В пятом часу утра 16 апреля вышли к линии занятой красными Черноморской железной дороги, недалеко от станции Медвёдовской. Там произошел еще один легендарный бой с участием Маркова — бой, который фактически спас армию от полного разгрома. Сергей Леонидович с группой конных разведчиков захватил железнодорожную будку и как раз допрашивал перепуганного сторожа, когда раздался телефонный звонок. Звонили с занятой красными станции Медвёдовской.
— Спокойно ли на посту, нет ли кадет?
— Совершенно спокойно, — ответил генерал.
— Для верности скоро подойдет бронепоезд.
— Пришлите, товарищи. Оно будет вернее[108].
По другой версии, изложенной в воспоминаниях В. А. Ларионова, Марков сам позвонил в Медвёдовскую и, сыграв панику, попросил немедленно выслать бронепоезд, так как к переезду «идут кадеты». Какая из этих версий точнее, сказать трудно — появление вражеского бронепоезда в любом случае было гибельным для армии, которая только начала пересекать железнодорожное полотно (из-за гигантского обоза этот процесс был очень долгим). Но, с другой стороны, бронепоезд — это снаряды и патроны, которые были жизненно необходимы. Возможно, Сергей Леонидович сознательно пошел на смертельный риск, который в итоге обернулся блестящим боевым эпизодом…
Повесив трубку, генерал тут же сделал необходимые распоряжения. Бронепоезд появился через полчаса. У переезда уже собрались все старшие начальники армии — А. И. Деникин со штабом, М. В. Алексеев. Обоз продолжал медленно тянуться через переезд, и поезд двигался прямо на него… Хладнокровно рассчитав момент, Марков со своей знаменитой плетью в руке выбежал прямо к паровозу:
— Поезд, стой! Раздавишь, сукин сын! Разве не видишь, что свои?!
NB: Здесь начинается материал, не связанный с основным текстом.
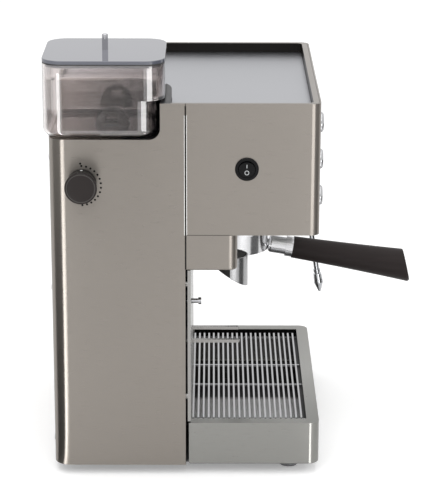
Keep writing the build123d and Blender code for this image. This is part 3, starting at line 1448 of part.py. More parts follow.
# pressure gauge with its own needle
gauge_proud = 3.0
gauge_rim = 2.0
gauge_depth = 22.0
gauge_can_radius = gauge_radius - sheet - gap
needle_length = 15.0
needle_width = 1.6
needle_tail = 5.0
needle_thick = 0.8
needle_hub = 2.2
dial_depth = 2.4
needle_rest = 225.0
with BuildPart() as pressure_gauge:
    with BuildSketch(Plane.XZ.offset(-front_y)):
        with Locations((gauge_x, gauge_z)):
            Circle(gauge_radius)
    extrude(amount=gauge_proud)
    chamfer(pressure_gauge.faces().sort_by(Axis.Y)[0].edges(), gauge_rim / 2)
    with BuildSketch(Plane.XZ.offset(-front_y)):
        with Locations((gauge_x, gauge_z)):
            Circle(gauge_can_radius)
    extrude(amount=-gauge_depth)
    with BuildSketch(Plane.XZ.offset(-front_y + gauge_proud + overrun)):
        with Locations((gauge_x, gauge_z)):
            Circle(gauge_radius - gauge_rim)
    extrude(amount=-(dial_depth + overrun), mode=Mode.SUBTRACT)
    with BuildSketch(Plane.XZ.offset(-front_y + overrun)):
        with Locations((gauge_x, gauge_z)):
            Circle(spindle_radius / 3)
    extrude(amount=-(gauge_depth - overrun), mode=Mode.SUBTRACT)
pressure_gauge.part.label = "pressure_gauge"
export_step(pressure_gauge.part, "parts/pressure_gauge.step")

needle_y = front_y - gauge_proud + dial_depth - gap
with BuildPart() as gauge_needle:
    with BuildSketch(Plane.XZ):
        with Locations((0, (needle_length - needle_tail) / 2)):
            Rectangle(needle_width, needle_length + needle_tail)
        Circle(needle_hub)
    extrude(amount=needle_thick)
    with BuildSketch(Plane.XZ):
        Circle(spindle_radius / 3 - gap / 3)
    extrude(amount=-gauge_depth / 3)
gauge_needle.part.locate(Location((gauge_x, needle_y, gauge_z), (0, needle_rest, 0)))
gauge_needle.part.label = "gauge_needle"
export_step(gauge_needle.part, "parts/gauge_needle.step")

# steam valve behind the far side, and its knob outside
valve_length = 34.0
valve_half = 11.0
valve_bore_depth = 10.0
steam_knob_radius = 17.0
steam_knob_length = 18.0
steam_knob_edge = 2.0
flute_count = 12
flute_radius = 3.0
wand_cup_top = upper_box_bottom - gap
with BuildPart() as steam_valve:
    with BuildSketch(Plane.YZ.offset(right_x - sheet)):
        with Locations((wand_y, steam_z)):
            Rectangle(2 * valve_half, 2 * valve_half)
    extrude(amount=-valve_length)
    with BuildSketch(Plane.YZ.offset(right_x)):
        with Locations((wand_y, steam_z)):
            Circle(spindle_radius + gap / 3)
    extrude(amount=-(sheet + valve_bore_depth + gap), mode=Mode.SUBTRACT)
    with BuildSketch(Plane.XY.offset(wand_cup_top)):
        with Locations((wand_x, wand_y)):
            Circle(wand_stub_radius)
    extrude(amount=steam_z - wand_cup_top - valve_half)
steam_valve.part.label = "steam_valve"
export_step(steam_valve.part, "parts/steam_valve.step")

with BuildPart() as steam_knob:
    with BuildSketch(Plane.YZ.offset(right_x + knob_gap)):
        with Locations((wand_y, steam_z)):
            Circle(steam_knob_radius)
    extrude(amount=steam_knob_length)
    chamfer(steam_knob.faces().sort_by(Axis.X)[-1].edges(), steam_knob_edge)
    with BuildSketch(Plane.YZ.offset(right_x + knob_gap + steam_knob_edge)):
        with Locations((wand_y, steam_z)):
            with PolarLocations(steam_knob_radius + flute_radius / 2, flute_count):
                Circle(flute_radius)
    extrude(amount=steam_knob_length, mode=Mode.SUBTRACT)
    with BuildSketch(Plane.YZ.offset(right_x + knob_gap)):
        with Locations((wand_y, steam_z)):
            Circle(spindle_radius)
    extrude(amount=-(knob_gap + sheet + valve_bore_depth))
steam_knob.part.label = "steam_knob"
export_step(steam_knob.part, "parts/steam_knob.step")

# wand collar: the cup that holds the ball, turning under the floor
cup_radius = 12.0
cup_height = 9.0
ball_drop = 9.4
ball_z = upper_box_bottom - ball_drop
with BuildPart() as wand_collar:
    with BuildSketch(Plane.XY.offset(wand_cup_top - cup_height + gap)):
        with Locations((wand_x, wand_y)):
            Circle(cup_radius)
    extrude(amount=cup_height - gap)
    with Locations((wand_x, wand_y, ball_z)):
        Sphere(wand_ball_radius + gap, mode=Mode.SUBTRACT)
    with BuildSketch(Plane.XY.offset(ball_z)):
        with Locations((wand_x, wand_y)):
            Circle(wand_stub_radius + gap)
    extrude(amount=2 * cup_height, mode=Mode.SUBTRACT)
wand_collar.part.label = "wand_collar"
export_step(wand_collar.part, "parts/wand_collar.step")

# steam wand: ball, tube forward and down, then the tip on the same line
wand_tube_radius = 3.0
knee_forward = 22.2
knee_drop = 46.5
wand_lean = 8.8
wand_low_length = 63.5
tip_length = 26.0
tip_radius = 5.2
tip_shoulder_radius = 4.5
tip_ring_radius = 3.9
tip_belly_share = 0.6
tip_end_radius = 1.4
wand_bend = 30.0
lean_dir = (0, -sin(radians(wand_lean)), -cos(radians(wand_lean)))
knee = (wand_x, wand_y - knee_forward, ball_z - knee_drop)
tube_end = (wand_x, knee[1] + lean_dir[1] * wand_low_length, knee[2] + lean_dir[2] * wand_low_length)
with BuildPart() as steam_wand:
    with BuildLine() as wand_path:
        FilletPolyline((wand_x, wand_y, ball_z), knee, tube_end, radius=wand_bend)
    with BuildSketch(Plane(origin=wand_path.line @ 0, z_dir=wand_path.line % 0)):
        Circle(wand_tube_radius)
    sweep()
    with Locations((wand_x, wand_y, ball_z)):
        Sphere(wand_ball_radius)
steam_wand.part.label = "steam_wand"
export_step(steam_wand.part, "parts/steam_wand.step")

tip_plane = Plane(origin=tube_end, x_dir=lean_dir, z_dir=(1, 0, 0))
ring_end = tip_length / 8
neck_end = tip_length / 5
tip_belly = tip_length * tip_belly_share
with BuildPart() as wand_tip:
    with BuildSketch(tip_plane):
        with BuildLine():
            Polyline((0, 0), (0, tip_ring_radius), (ring_end, tip_ring_radius),
                     (ring_end, wand_tube_radius), (neck_end, wand_tube_radius),
                     (neck_end, tip_shoulder_radius), (tip_belly, tip_radius),
                     (tip_length, tip_end_radius), (tip_length, 0), close=True)
        make_face()
    revolve(axis=Axis(origin=tube_end, direction=lean_dir))
wand_tip.part.label = "wand_tip"
export_step(wand_tip.part, "parts/wand_tip.step")

# drip tray: walls with a low skirt, a floor, a broad rim, and ledges for the grille's cross wires
tray_corner = 10.0
tray_rim = 12.5
tray_rear_rim = 2.0
tray_edge = 1.0
lip_depth = 8.4
ledge_width = 3.0
tray_floor_bottom = base_top + gap
tray_length = tray_rear_y - tray_front_y
well_width = body_width - 2 * tray_rim
well_front_y = front_y + tray_rim - tray_proud
well_rear_y = tray_rear_y - tray_rear_rim
well_mid_y = (well_front_y + well_rear_y) / 2
well_length = well_rear_y - well_front_y


def tray_area(inset):
    """The tray's plan, drawn in by an inset."""
    with BuildSketch() as area:
        with Locations((0, (tray_front_y + tray_rear_y) / 2)):
            Rectangle(body_width - 2 * inset, tray_length - 2 * inset)
        fillet(area.vertices().group_by(Axis.Y)[0], tray_corner - inset)
    return area.sketch


with BuildPart() as drip_tray:
    with BuildSketch(Plane.XY.offset(tray_bottom)):
        add(tray_area(0))
    extrude(amount=tray_height)
    chamfer(drip_tray.edges().group_by(Axis.Z)[0], tray_edge)
    with BuildSketch(Plane.XY.offset(tray_floor_bottom + tray_wall)):
        add(tray_area(tray_wall))
    extrude(amount=tray_top - tray_wall - tray_floor_bottom - tray_wall, mode=Mode.SUBTRACT)
    with BuildSketch(Plane.XY.offset(tray_floor_bottom - overrun)):
        add(tray_area(tray_wall + tray_edge))
        with Locations((0, tray_rear_y - tray_corner)):
            Rectangle(body_width - 2 * (tray_wall + tray_edge), tray_corner + overrun,
                      align=(Align.CENTER, Align.MIN))
    extrude(amount=overrun, mode=Mode.SUBTRACT)
    with BuildSketch(Plane.XY.offset(tray_top - tray_wall - overrun)):
        with Locations((0, well_mid_y)):
            RectangleRounded(well_width, well_length, tray_edge)
    extrude(amount=2 * overrun, mode=Mode.SUBTRACT)
    with BuildSketch(Plane.XY.offset(tray_top - lip_depth)):
        with Locations((0, well_mid_y)):
            Rectangle(well_width + 2 * thin_sheet, well_length + 2 * thin_sheet)
            Rectangle(well_width, well_length, mode=Mode.SUBTRACT)
    extrude(amount=lip_depth)
    with BuildSketch(Plane.XY.offset(tray_top - lip_depth)):
        with Locations(*[(0, well_mid_y + side * (well_length - ledge_width) / 2) for side in (-1, 1)]):
            Rectangle(well_width, ledge_width)
    extrude(amount=thin_sheet)
drip_tray.part.label = "drip_tray"
export_step(drip_tray.part, "parts/drip_tray.step")

# drip grille: bars across the tray on cross wires that rest on the ledges
bar_pitch = 5.22
bar_width = 1.8
bar_height = 3.2
bar_side_gap = 7.5
bar_rear_gap = 2.15
bar_count = int((well_length - bar_pitch) // bar_pitch) + 1
wire_width = 2.0
wire_shares = (-0.908, -0.185, 0.251, 0.908)
wire_bottom = tray_top - lip_depth + thin_sheet
bar_first_y = well_rear_y - bar_rear_gap
with BuildPart() as drip_grille:
    with BuildSketch(Plane.XY.offset(wire_bottom + wire_width)):
        for bar in range(bar_count):
            with Locations((0, bar_first_y - bar * bar_pitch)):
                Rectangle(well_width - 2 * bar_side_gap, bar_width)
    extrude(amount=bar_height)
    with BuildSketch(Plane.XY.offset(wire_bottom)):
        with Locations(*[(share * well_width / 2, well_mid_y) for share in wire_shares]):
            Rectangle(wire_width, well_length - 2 * gap)
    extrude(amount=wire_width)
drip_grille.part.label = "drip_grille"
export_step(drip_grille.part, "parts/drip_grille.step")

# power inlet in the rear, with three pins
flange_width = 40.0
flange_height = 26.0
flange_thick = 2.0
inlet_depth = 24.0
inlet_recess = 17.0
pin_width = 2.0
pin_height = 4.0
pin_gap = 7.0
pin_length = 14.0
inlet_wall = 2.0
with BuildPart() as power_inlet:
    with BuildSketch(Plane.XZ.offset(-rear_y)):
        with Locations((inlet_x, inlet_z)):
            RectangleRounded(flange_width, flange_height, inlet_wall)
    extrude(amount=-flange_thick)
    with BuildSketch(Plane.XZ.offset(-rear_y)):
        with Locations((inlet_x, inlet_z)):
            Rectangle(inlet_width, inlet_height)
    extrude(amount=inlet_depth)
    with BuildSketch(Plane.XZ.offset(-rear_y - flange_thick - overrun)):
        with Locations((inlet_x, inlet_z)):
            RectangleRounded(inlet_width - 2 * inlet_wall, inlet_height - 2 * inlet_wall, inlet_wall)
    extrude(amount=overrun + flange_thick + inlet_recess, mode=Mode.SUBTRACT)
    with BuildSketch(Plane.XZ.offset(-rear_y + inlet_recess)):
        with Locations((inlet_x - pin_gap, inlet_z - inlet_wall), (inlet_x, inlet_z + inlet_wall),
                       (inlet_x + pin_gap, inlet_z - inlet_wall)):
            Rectangle(pin_width, pin_height)
    extrude(amount=-pin_length)
power_inlet.part.label = "power_inlet"
export_step(power_inlet.part, "parts/power_inlet.step")

# case screws in the rear panel
screw_radius = 3.2
screw_head = 0.8
screw_edge = 0.3
screw_inset = 22.0
socket_radius = 1.4
rear_screws = [(side * (right_x - screw_inset), z) for side in (-1, 1)
               for z in (foot_height + screw_inset, body_top / 2, notch_floor - screw_inset)]
with BuildPart() as case_screws:
    with BuildSketch(Plane.XZ.offset(-rear_y)):
        with Locations(*rear_screws):
            Circle(screw_radius)
    extrude(amount=-screw_head)
    chamfer(case_screws.faces().group_by(Axis.Y)[-1].edges(), screw_edge)
    with BuildSketch(Plane.XZ.offset(-rear_y - screw_head)):
        with Locations(*rear_screws):
            RegularPolygon(socket_radius, 6)
    extrude(amount=screw_head / 2, mode=Mode.SUBTRACT)
case_screws.part.label = "case_screws"
export_step(case_screws.part, "parts/case_screws.step")
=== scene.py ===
from math import cos, pi, radians, sin

import bmesh
import bpy
import numpy as np
from bpy.props import FloatProperty, FloatVectorProperty, IntProperty, PointerProperty
from bpy.types import Operator, Panel, PropertyGroup
from mathutils import Matrix, Vector


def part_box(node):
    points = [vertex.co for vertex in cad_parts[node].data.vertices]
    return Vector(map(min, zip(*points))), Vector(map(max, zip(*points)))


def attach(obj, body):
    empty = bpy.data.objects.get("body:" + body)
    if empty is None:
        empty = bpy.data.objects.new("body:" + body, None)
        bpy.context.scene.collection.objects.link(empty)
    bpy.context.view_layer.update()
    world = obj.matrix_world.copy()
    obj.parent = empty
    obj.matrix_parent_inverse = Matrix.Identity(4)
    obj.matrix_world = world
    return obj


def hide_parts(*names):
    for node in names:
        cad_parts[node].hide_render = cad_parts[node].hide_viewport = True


bl_info = {
    "name": "Espresso machine with grinder",
    "version": (1, 0, 0),
    "blender": (4, 5, 0),
    "location": "3D View > Sidebar > Espresso",
    "description": "Finishes and small details of an espresso machine with a built-in grinder",
    "category": "Object",
}

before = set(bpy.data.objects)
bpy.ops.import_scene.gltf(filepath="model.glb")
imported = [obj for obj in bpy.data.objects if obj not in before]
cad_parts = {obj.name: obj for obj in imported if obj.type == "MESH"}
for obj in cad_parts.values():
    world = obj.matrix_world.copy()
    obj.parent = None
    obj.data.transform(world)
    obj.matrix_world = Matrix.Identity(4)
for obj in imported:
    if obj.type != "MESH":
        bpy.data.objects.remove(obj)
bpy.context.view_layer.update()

# places that the frame gives, in metres
PANEL_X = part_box("front_casing")[0].x
FRONT_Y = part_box("front_casing")[0].y
COLUMN_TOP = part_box("column_casing")[1].z
BOX_LOW, BOX_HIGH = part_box("grinder_box")

# places of the seam and the controls, in metres
SEAM_Y = -0.0010
KNOB_Y, KNOB_Z = 0.0991, 0.3050
KNOB_SEAT_X = -0.1490
ROCKER_PIVOT = Vector((-0.1474, -0.0603, 0.3188))
GAUGE_X, GAUGE_Z = -0.0300, 0.3185

# how the brushing noise is stretched: long along X and Y, fine upright
BRUSHING = (55.0, 55.0, 1700.0)


def colour(name, note, default):
    """A colour property with its name, its note and its default."""
    return FloatVectorProperty(
        name=name, description=note, default=default, size=3, min=0, max=1, subtype="COLOR"
    )


def length(name, note, default):
    """A length property in metres."""
    return FloatProperty(name=name, description=note, default=default, min=0, unit="LENGTH", precision=5)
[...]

Поезд остановился, и в этот миг генерал точным броском кинул ручную гранату в будку машиниста. Грянул взрыв, а Марков, отбегая, крикнул:
— Орудие, огонь!
Орудие Юнкерской батареи капитана А. А. Шперлинга в упор ударило по бронепоезду. Зазвучал ответный огонь, но добровольцы уже бросились на штурм. Экипаж бронепоезда, состоявший из моряков, стойко защищался и погиб целиком, потери белых составили 15 убитых и 60 раненых. Из захваченных пушек тут же обстреляли станцию, отпугнули второй бронепоезд красных и взяли множество трофеев, целое богатство — около 360 снарядов, 100 тысяч патронов, продукты… Но главное — после этой победы у армии словно открылось второе дыхание. «Настроение сразу же улучшилось, — вспоминал В. А. Ларионов. — Как будто не было кровавого екатеринодарского боя, усталости, сознания безнадежности. Окрыленная, пополненная снарядами и патронами армия быстро двигалась на север»[109]. «Для того чтобы армия вновь поверила в свою звезду и обрела утраченную волю к победе, необходимо было чудо. Этим чудом сделался подвиг генерала Маркова, который глубоко всколыхнул всю армию. Своей почти безумной храбростью, спасшей всех, генерал Марков вновь окрылил подбитые надежды, вдохнул в почти омертвевшее тело армии свой буйный, властный, героический дух»[110], — писал один из первых корниловцев, первопоходник, а в эмиграции — священник, князь Н. П. Ухтомский.